Vincent was telling us about the Seven Sisters, a constellation about which almost all Aboriginal peoples tell stories. The Sisters move through the land with two young boys, pursued by a magician who goes to lengths even Zeus didn't dare to try to seduce the women (without success, by the sound of it). In their wake emerges the landscape of mountain ranges, networks of water holes, etc. Vincent traced all sorts of shapes with his fingers, coiled and wavy lines, patterns of dots ... At one point drawing the outline of Australia around the whole.
One day the boys of the Seven Sisters, playing in a muddy waterhole and making mudpies, lose track of time. Before they know it, they've made a big pile, which turns to stone: it's Uluru. Our guide told us a version of this story as we saw the little pond next to the great monolith, but it seemed merely silly. Here, now, as Vincent's fingers raised mountains and hollowed out billabongs in the red sand, it was like being there as it actually happened. "You really need to be here to understand these stories," said a woman from Sydney gratefully. But I was at Uluru and didn't understand.

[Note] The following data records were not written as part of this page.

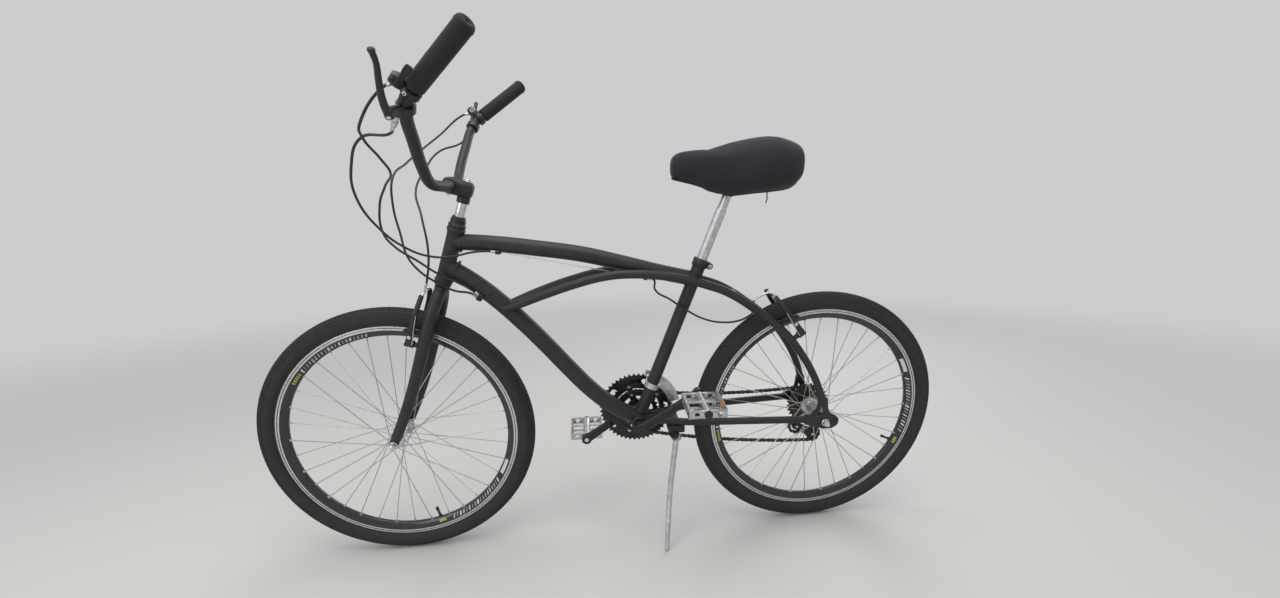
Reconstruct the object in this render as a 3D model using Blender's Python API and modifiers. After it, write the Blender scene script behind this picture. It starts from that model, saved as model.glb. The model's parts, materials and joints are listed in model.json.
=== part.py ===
"""A city bicycle with a curved twin-tube frame, leaning on its side stand.

The bicycle is modelled upright about its rear axle: +X runs forward, +Y to the rider's left and
+Z up, with the origin on the rear axle. Everything hangs on one empty, which leans the finished
bicycle onto its stand and sets it on the floor. Lengths are in metres.
"""

import math

import bmesh
import bpy
from mathutils import Matrix, Vector

MM = 0.001

# Clearances
SEAT_GAP = 0.3 * MM      # between pieces that rest on each other
RUN_GAP = 0.6 * MM       # round a turning pin

# Wheels
RIM_RADIUS = 285.5 * MM
TYRE_HEIGHT = 41.0 * MM      # how far the tread stands over the rim's edge
TYRE_RADIUS = RIM_RADIUS + TYRE_HEIGHT
TYRE_SECTION = 23.5 * MM     # radius of the round section
WHEEL_SEGMENTS = 48
RIM_DEPTH = 27.5 * MM
RIM_HALF_WIDTH = 12.5 * MM
BRAKE_TRACK = 13.0 * MM
SPOKES_PER_SIDE = 18
SPOKE_CROSSINGS = 3
SPOKE_RADIUS = 1.0 * MM
AXLE_RADIUS = 5.0 * MM

# Frame
CHAIN_STAY_ROOM = 145.5 * MM      # from the rear tyre to the bottom bracket
BB_AHEAD = TYRE_RADIUS + CHAIN_STAY_ROOM
BB_RISE = 4.5 * MM
SEAT_ANGLE = math.radians(69.4)
SEAT_TUBE_LENGTH = 439.0 * MM
TOP_TUBE_BELOW = 48.0 * MM        # how far under the seat tube's end the top tube joins it
HEAD_ANGLE = math.radians(71.2)
HEAD_LENGTH = 115.0 * MM
WHEELBASE = 1063.7 * MM
CROWN_ROOM = 88.8 * MM            # from the front tyre to the head tube
FORK_LENGTH = TYRE_RADIUS + CROWN_ROOM    # along the steering axis, to the axle
FORK_RAKE = 11.4 * MM
HEAD_TUBE_RADIUS = 17.5 * MM
HEAD_TUBE_BORE = 15.0 * MM
TOP_TUBE_RADIUS = 18.5 * MM
DOWN_TUBE_RADIUS = 20.5 * MM
SEAT_TUBE_RADIUS = 15.9 * MM
SIDE_TUBE_RADIUS = 10.5 * MM
SIDE_TUBE_END_RADIUS = 9.0 * MM
CHAIN_STAY_RADIUS = 9.0 * MM
BB_SHELL_RADIUS = 20.5 * MM
BB_SHELL_HALF = 34.0 * MM
DROPOUT_THICKNESS = 6.0 * MM
REAR_SPACING = 67.5 * MM     # half the distance between the rear dropouts
FRONT_SPACING = 50.0 * MM

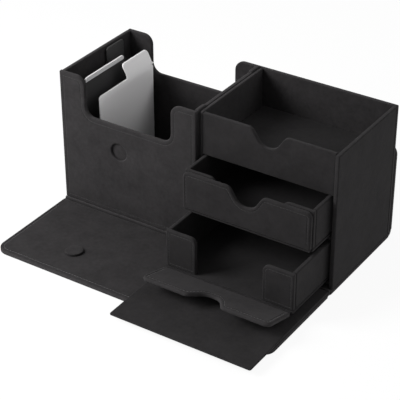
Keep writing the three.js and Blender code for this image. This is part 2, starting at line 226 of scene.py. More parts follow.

Not until the living fingers of this extraordinary Alice Springs-born university-educated Vietnam veteran drew living songlines in (or is it from?!) the living land.
Can I tell you how exciting it is to be finally understanding (if even a little) things I've read about for years, and to feel the pulse (if only faintly) of a land I've sensed since the start has a continuing life beneath the shiny surface of its cities and the sprawl of its suburbs?